Nicht so gelungen fand ich das Ende. Es ist mir zu romantisch, wenn am Ende (fast) alles gut wird. Wenn die neue Eigentümerin des Instituts sich als ihre „Beinahe-Schwiegermutter“ herausstellt und ihr damit alle Möglichkeiten zur eigenen Forschung eröffnet und auch noch die bisherige Babysitterin sich endlich von ihrem gewalttätigen Ehemann trennt und die neue große Liebe findet, das ist einfach zu süß.
Die Passagen, in denen Halbsieben aus seiner Perspektive erzählt, das passte für mich nicht zum übrigen Stil.
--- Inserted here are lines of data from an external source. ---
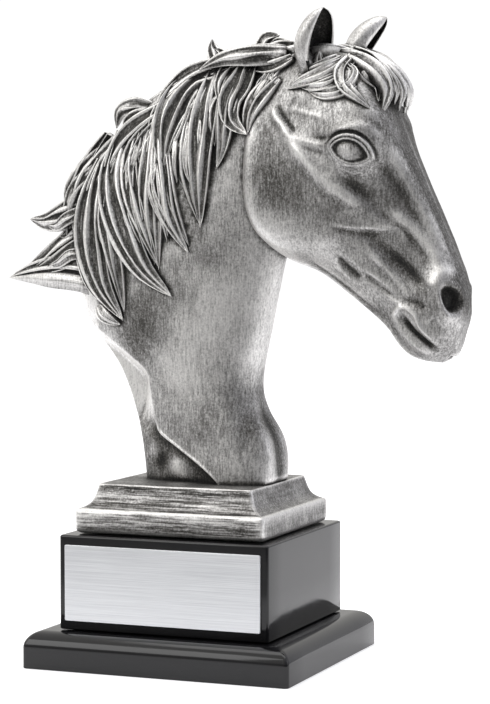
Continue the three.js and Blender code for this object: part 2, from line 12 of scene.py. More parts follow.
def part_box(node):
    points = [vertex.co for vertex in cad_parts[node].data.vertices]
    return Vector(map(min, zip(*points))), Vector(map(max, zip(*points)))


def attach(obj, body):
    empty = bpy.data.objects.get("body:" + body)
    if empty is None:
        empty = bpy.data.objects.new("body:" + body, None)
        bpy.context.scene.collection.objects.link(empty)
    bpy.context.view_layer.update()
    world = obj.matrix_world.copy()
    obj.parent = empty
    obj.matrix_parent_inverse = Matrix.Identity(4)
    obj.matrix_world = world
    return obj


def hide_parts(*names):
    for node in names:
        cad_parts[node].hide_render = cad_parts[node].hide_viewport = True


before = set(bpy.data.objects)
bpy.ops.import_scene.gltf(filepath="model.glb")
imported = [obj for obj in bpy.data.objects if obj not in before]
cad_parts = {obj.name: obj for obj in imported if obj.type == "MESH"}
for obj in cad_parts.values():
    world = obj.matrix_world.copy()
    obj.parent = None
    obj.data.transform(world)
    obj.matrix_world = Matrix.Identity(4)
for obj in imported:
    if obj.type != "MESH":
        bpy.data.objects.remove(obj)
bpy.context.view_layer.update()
mm = 0.001
print("frame loaded")


def nodeBox(node):
    low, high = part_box(node)
    return np.array(low) / mm, np.array(high) / mm


castingLow, castingHigh = nodeBox("horse_casting")
blockLow, blockHigh = nodeBox("base_block")
footLow, footHigh = nodeBox("base_foot")
plateLow, plateHigh = nodeBox("plate")


# Curves and grids

def smoothLine(knots):
    # a smooth value through (place, value) knots
    places, values = np.array(knots, float).T
    last = len(places) - 1
    before = np.maximum(np.arange(last + 1) - 1, 0)
    after = np.minimum(np.arange(last + 1) + 1, last)
    slopes = (values[after] - values[before]) / (places[after] - places[before])

    def at(place):
        place = np.clip(place, places[0], places[-1])
        i = np.clip(np.searchsorted(places, place, side="right") - 1, 0, last - 1)
        run = places[i + 1] - places[i]
        t = (place - places[i]) / run
        held = (2 * t**3 - 3 * t**2 + 1) * values[i] + (3 * t**2 - 2 * t**3) * values[i + 1]
        pulled = (t**3 - 2 * t**2 + t) * slopes[i] + (t**3 - t**2) * slopes[i + 1]
        return held + pulled * run

    return at


def smoothPath(points, count):
    # count places along a smooth curve through points, evenly spaced
    points = np.array(points, float)
    steps = np.linalg.norm(np.diff(points, axis=0), axis=1)
    reach = np.concatenate([[0], np.cumsum(np.maximum(steps, 1e-6))])
    fine = np.linspace(0, reach[-1], 12 * len(points))
    dense = np.stack([smoothLine(np.c_[reach, points[:, k]])(fine) for k in range(points.shape[1])], 1)
    length = np.concatenate([[0], np.cumsum(np.linalg.norm(np.diff(dense, axis=0), axis=1))])
    wanted = np.linspace(0, length[-1], count)
    return np.stack([np.interp(wanted, length, dense[:, k]) for k in range(points.shape[1])], 1)


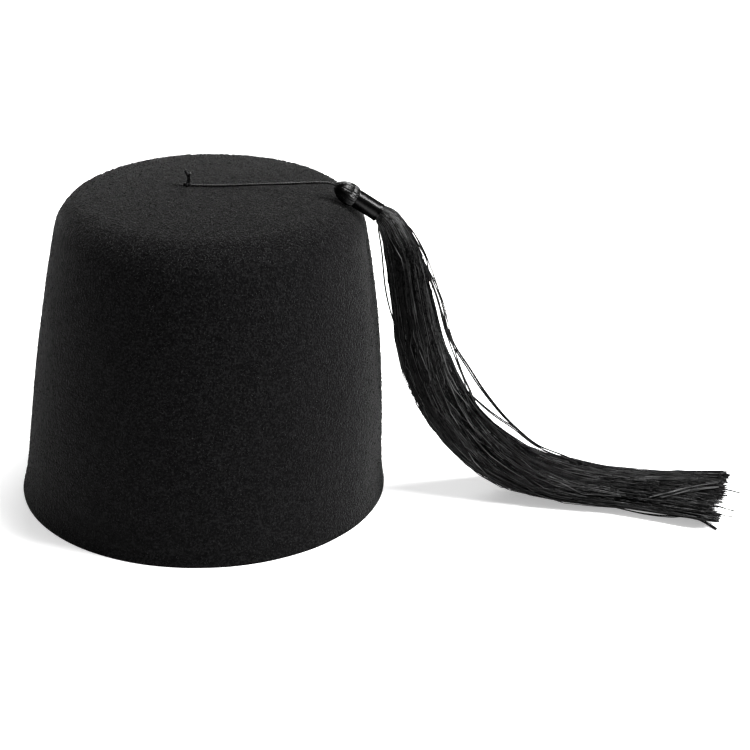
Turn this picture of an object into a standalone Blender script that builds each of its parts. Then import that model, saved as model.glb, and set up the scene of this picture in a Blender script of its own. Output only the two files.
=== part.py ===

Aus der Perspektive von Tieren oder Sachen zu erzählen, finde ich immer etwas problematisch oder fragwürdig.

Es gibt Romane, die legt man anderen Lesern auch ans Herz. Wem würdest du das Buch weiterempfehlen?

Lesern, die sich für Frauengeschichte in dieser Zeit interessieren.

Lieben Dank für deine interessanten Einblicke in das Buch Eine Frage der Chemie! Ich hoffe, ich darf in Zukunft noch mehr mit dir über Literatur erzählen.